The state fair, at heart, is an agricultural expo, and farming isn’t about getting rich, and farmers discuss annual income less than they practice nude meditation on beaches. Farming is about work and about there being a Right Way and a Wrong Way to do it. You sit in the bleachers by the show ring and see this by the way the young women and men lead their immaculate cows clockwise around the grumpy, baggy-pants judge in the center. They walk at the cow’s left shoulder, hand on the halter, and keep the animal’s head up, always presenting a clear profile to the judge’s gaze, and when he motions them to get in line, the exhibitors stand facing their cows and keep them squared away.
You and I may have no relatives left in farming, and our memory of the farm, if we have any, may be faint, but the livestock judging is meaningful to us—husbandry is what we do, even if we call it education or health care or management. Sport is a seductive metaphor (life as a game in which we gain victory through hard work, discipline, and visualizing success), but the older metaphor of farming (life as hard labor that is subject to weather and quirks of blind fate and may return no reward whatsoever and don’t be surprised) is still in our blood, especially those of us raised on holy scripture. The young men and women leading cows around the show ring are relatives of Abraham and Job and the faithful father of the prodigal son. They subscribe to the Love Thy Neighbor doctrine. They know about late-summer hailstorms. You could learn something from these people.
Twilight falls on the fairgrounds, and a person just suddenly gets sick of it all. You’ve spent hours gratifying yourself on deep-fried cheese curds, deep-fried ice cream, testing one sausage against another, washing them down with authentic American sarsaparilla, sampling your child’s onion rings, postponing the honey sundae for later, and now it is later, and the horticulture building and the honey-sundae booth are four blocks and a river of humanity away. You and the child stand at the entrance to the midway, barkers barking at you to try the ringtoss, shoot a basketball, squirt the water in the clown’s mouth and see the ponies run, win the teddy bear, but you don’t want to win a big blue plush teddy bear. You have no use for one whatsoever. There is enough inertia in your life as it is. And now you feel the great joy of revulsion at the fair and its shallow pleasures, its cheap tinsel, its greasy food. You are slightly ashamed of your own intake of animal fats. Bleaugh, you think. Arghhhh. OMG. You have gone twice to ATMs to finance this binge, and you regret that. No more of this! You take the child’s hand. There will be no honey sundae tonight, honey. We got all that out of our system. We are going home and sober up and get busy.

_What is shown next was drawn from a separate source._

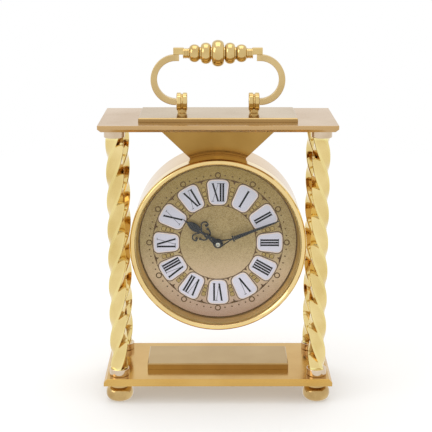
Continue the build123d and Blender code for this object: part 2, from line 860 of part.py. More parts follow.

You hike toward where you recollect you parked your car this morning, and by a stroke of God’s grace you actually find it, and your child does not have to watch a father roaming around pitifully, moaning to himself. You get in, and you drive back to the world that means something, the world of work. The Long Dark Time is coming, and you must gather your herds to shelter and lay in carrots and potatoes in the cellar.
The fair is gone the next day, the rides disassembled, the concessions boarded up, the streets swept clean. Dry leaves blow across the racing oval, brown squirrels den up in the ticket booths, the midway marquee sways in the wind. You drive past the fairgrounds a few days later on your way to work. It looks like the encampment of an invading army that got what booty it wanted and went home. And now you are yourself again, ambitious, disciplined, frugal, walking briskly, head held high, and nobody would ever associate you with that shameless person stuffing his face with bratwurst and kraut, mustard on his upper lip, and a half-eaten deep-fried Snickers in his other hand. That was not the real you. This is. This soldier of the simple declarative sentence. You have no need for cheap glitter and pig fat and pointless twirling. You have work to do. Onward.